Do It! 7.1 Bivariate Associations
Try to think of some other bivariate associations on your own. Start with something simple, like asking yourself if you commonly encounter some characteristic alongside a specific other characteristic; e.g., are dark-haired people more likely to have brown eyes while at the same time are blonde people more likely to have blue eyes? (Or, are the combinations dark hair/brown eyes and blond hair/blue eyes more common than dark hair/blue eyes and blond hair/brown eyes? Is hair colour related to — associated with — eye colour?) Etc.
Now that you are more familiar with the associations vocabulary, let’s clarify the typology of variable associations. There are two substantively different types of variable associations: statistical associations and causal associations. Claiming a causal association between variables is stronger than the claim for statistical association. Further, having a statistical association between two variables is a prerequisite for claiming a causal association between them — a prerequisite that is a necessary but not sufficient condition, at that.
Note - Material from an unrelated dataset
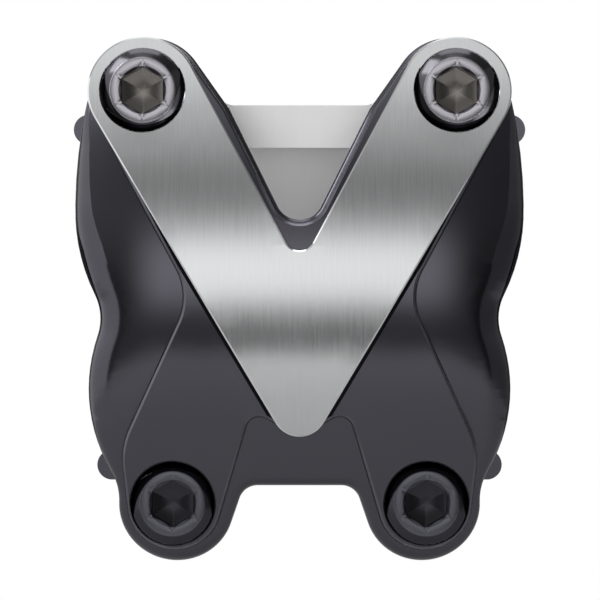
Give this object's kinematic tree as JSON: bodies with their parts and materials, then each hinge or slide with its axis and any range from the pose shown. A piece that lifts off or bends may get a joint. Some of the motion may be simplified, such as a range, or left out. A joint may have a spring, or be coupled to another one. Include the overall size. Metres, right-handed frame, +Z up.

Statistical inference provides tests for establishing statistical association, to some basics of which I’ll introduce you in the remaining chapters. Establishing causality, however, takes statistical associations as only but a starting point, as you will see in later on. Statistical associations are for the most part a technical matter — causality, on the other hand, is based on logic. It involves one’s ability to consider (and account for) multiple variables’ associations at the same time.
When two variables vary together, we simply can say they are associated; however, when we claim causality, we call one variable the cause (or predictor) and the other the effect (or outcome).
In summary, finding if two variables are statistically associated (i.e., that some attributes of one of the variables tends to go with specific attributes of the other) is relatively easy. Claiming that one variable affects another (i.e., that changes in one variable produce/cause changes in the other variable), on the other hand, is not easy at all — rather, in the social world, it is quite difficult. But we’ll get to that later.
For now, let’s start with statistical associations and how to “find” them. To get there, first we need to take a brief trip to the (almost everyone’s favourite) land of descriptive statistics in order to learn to even recognize potential statistical associations. We do that through bivariate description, i.e., by describing two variables together, considering them and their potential association at the same time.